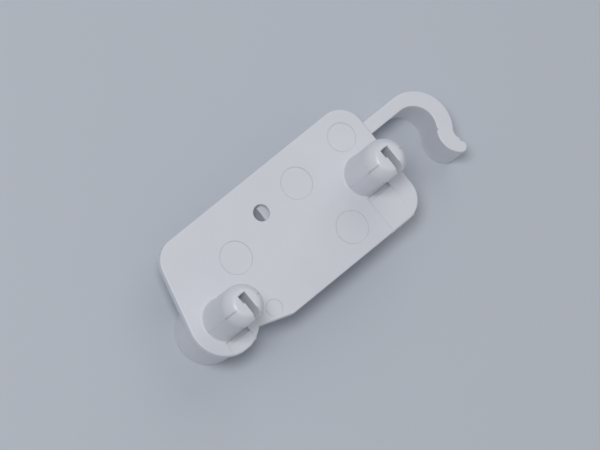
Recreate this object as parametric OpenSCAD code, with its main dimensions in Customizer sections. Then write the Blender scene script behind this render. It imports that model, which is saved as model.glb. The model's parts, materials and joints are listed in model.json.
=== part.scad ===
// Stair gate latch: a moulded mounting plate with two plug-in pegs, and a sprung hook lever
// that swings across the plate's other face on a pivot under one of the pegs.
// Origin: axis of the fixing screw hole, on the plate's mounting face. +Z: the way the pegs point.
// +X: from the pivot end towards the hook. +Y: the way the hook lifts. Sizes in millimetres.

/* [Mounting plate] */
// Width of the plate across its two long edges
plate_w = 30.7; // [26:0.1:37]
// Fixing screw axis to the hook end of the plate
plate_reach = 33.5; // [31.5:0.1:40]
// Fixing screw axis to the nearer long edge
screw_to_edge = 8.3; // [6:0.1:10]
// Thickness of the plate
plate_t = 2.2; // [1.8:0.1:3]
// Radius of the plate's rounded corners
corner_r = 6; // [3:0.1:6.5]
// Radius of the lobe around the pivot
lobe_r = 8.5; // [7.6:0.1:10.2]
// Where the slanted stretch of the far long edge begins, from the screw axis
knee_x = -9.2; // [-11:0.1:-6]
// Slope of that stretch, in degrees
knee_angle = 18; // [14:1:22]

/* [Pivot and second peg] */
// Fixing screw axis to the pivot, along the plate
pivot_back = 23.5; // [21:0.1:28]
// Fixing screw axis to the pivot, across the plate
pivot_down = 13.4; // [12:0.1:14.5]
// Distance between the two pegs along the plate
peg_span = 49.2; // [44:0.1:51]
// How much nearer the screw side of the plate the second peg stands
peg_rise = 5.2; // [3:0.1:7]

/* [Pegs] */
// Radius of each peg
peg_r = 5; // [4.2:0.05:6]
// Height of each peg above the mounting face
peg_h = 18; // [15:0.1:22]
// Height of the round crown that closes each peg
peg_crown = 4; // [2:0.1:4.1]
// Fillet at the foot of each peg
peg_fillet = 0.5; // [0.2:0.1:0.8]
// Width of the slot in each peg's top
slot_w = 2; // [1:0.1:2.6]
// Depth of that slot
slot_depth = 5; // [3:0.1:6]
// How far the slot runs past the peg's centre before it stops
slot_past = 2.1; // [1:0.1:3]
// How much the slot narrows on its open side, where the mould halves meet
slot_step = 0.4; // [0.1:0.1:0.6]
// Width of the moulding slide that forms the snap waist on the open side
slide_w = 6.6; // [5:0.1:6.8]
// How far the open side is cut back at the peg's foot
foot_in = 0.5; // [0.2:0.1:0.8]
// How far it is cut back at the waist
waist_in = 1.3; // [0.9:0.1:1.5]
// How far it is cut back at the lip above the waist
lip_in = 0.7; // [0.4:0.1:0.8]
// Height of the waist above the mounting face
waist_z = 10.5; // [8:0.1:11.5]

/* [Screw holes] */
// Radius of the fixing screw hole
screw_r = 2; // [1.5:0.05:2.5]
// Radius of the countersink at the lever side
sink_r = 3.4; // [2.8:0.05:4]
// Radius of the pivot screw's shank
pin_screw_r = 1.45; // [1.2:0.05:1.6]
// Length of the pivot screw under its head
pin_screw_l = 17; // [14:0.5:20]

/* [Hook lever] */
// Height of the lever, measured along the pivot
lever_h = 11.8; // [10:0.1:15]
// Radius of the hub
hub_r = 7.6; // [7:0.1:9.2]
// Wall of the lever's hollow back
lever_wall = 2; // [1.5:0.1:2.4]
// Fixing screw axis to the end wall of the lever's hollow
lever_end_x = 0.6; // [0:0.1:2]
// Radius of the round bar that the hook holds
grip_r = 5.35; // [4.4:0.05:6.5]
// Fixing screw axis to the centre of that bar, along the plate
grip_x = 43.6; // [42:0.1:50]
// Screw axis to the centre of that bar, across the plate
grip_drop = 7.2; // [5.5:0.1:9]
// Thickness of the hook on the far side of the bar
hook_t = 3.9; // [3:0.1:4.6]
// Radius of the lip at the hook's end
tip_r = 1.4; // [1:0.1:1.8]
// How far the hook swings open, in degrees
open_angle = 40; // [25:1:45]

/* [Pivot] */
// Radius of the plate's spigot that the hub turns on
spigot_r = 3; // [2.6:0.05:3.3]
// Depth of the spring's pocket in the hub
spring_pocket = 5; // [4.4:0.1:5.6]
// Thickness of the hub's web, which is its bearing on the spigot
hub_web = 3.2; // [2.4:0.1:4.2]
// Mean radius of the return spring
spring_r = 4.4; // [4.2:0.05:4.6]
// Diameter of the spring wire
wire_d = 0.7; // [0.5:0.05:0.8]
// Number of turns of the spring
spring_turns = 4.25; // [3.25:1:5.25]
// Radius of the cap over the pivot screw
cap_r = 5.5; // [5.2:0.1:6]
// Thickness of that cap
cap_t = 1.1; // [0.8:0.1:1.4]

/* [Clearances] */
// Gap between the plate and the lever
lever_gap = 0.2; // [0.1:0.05:0.4]
// Running clearance of the hub on its spigot, on the radius
pivot_clear = 0.05; // [0.03:0.01:0.1]
// End play of the hub under the washer
end_play = 0.1; // [0.05:0.05:0.2]
// Clearance around the cap, the washer and the screw, on the radius
seat_clear = 0.1; // [0.05:0.05:0.2]
// Gap left at each swing stop
stop_gap = 0.05; // [0.02:0.01:0.1]

/* [Hidden] */
$fn = 96;
cut = 1;             // how far a cutter runs past the face it opens
overlap = 0.2;       // how far joined shapes run into each other
tuck = 0.01;         // how far inside a round end a slanted side starts

white = "#e9e9ee";
steel = "#b9bcc0";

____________

• **THE REQUEST**:
Everything from the first line of the material through the line containing "Sizes in millimetres." is to be printed exactly; lines after that are to be left out.

• **RESPONSE TO THIS EXERCISE**:
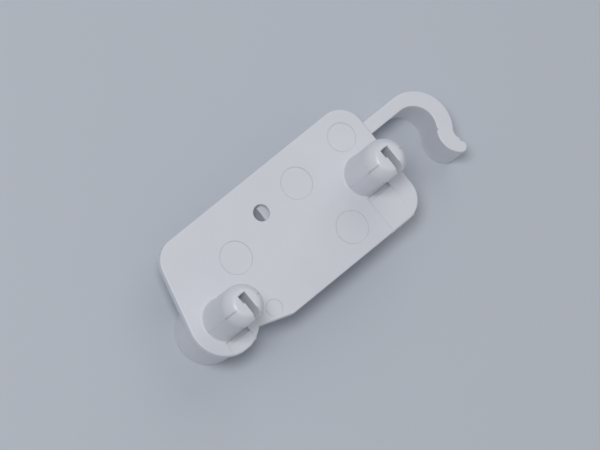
Recreate this object as parametric OpenSCAD code, with its main dimensions in Customizer sections. Then write the Blender scene script behind this render. It imports that model, which is saved as model.glb. The model's parts, materials and joints are listed in model.json.
=== part.scad ===
// Stair gate latch: a moulded mounting plate with two plug-in pegs, and a sprung hook lever
// that swings across the plate's other face on a pivot under one of the pegs.
// Origin: axis of the fixing screw hole, on the plate's mounting face. +Z: the way the pegs point.
// +X: from the pivot end towards the hook. +Y: the way the hook lifts. Sizes in millimetres.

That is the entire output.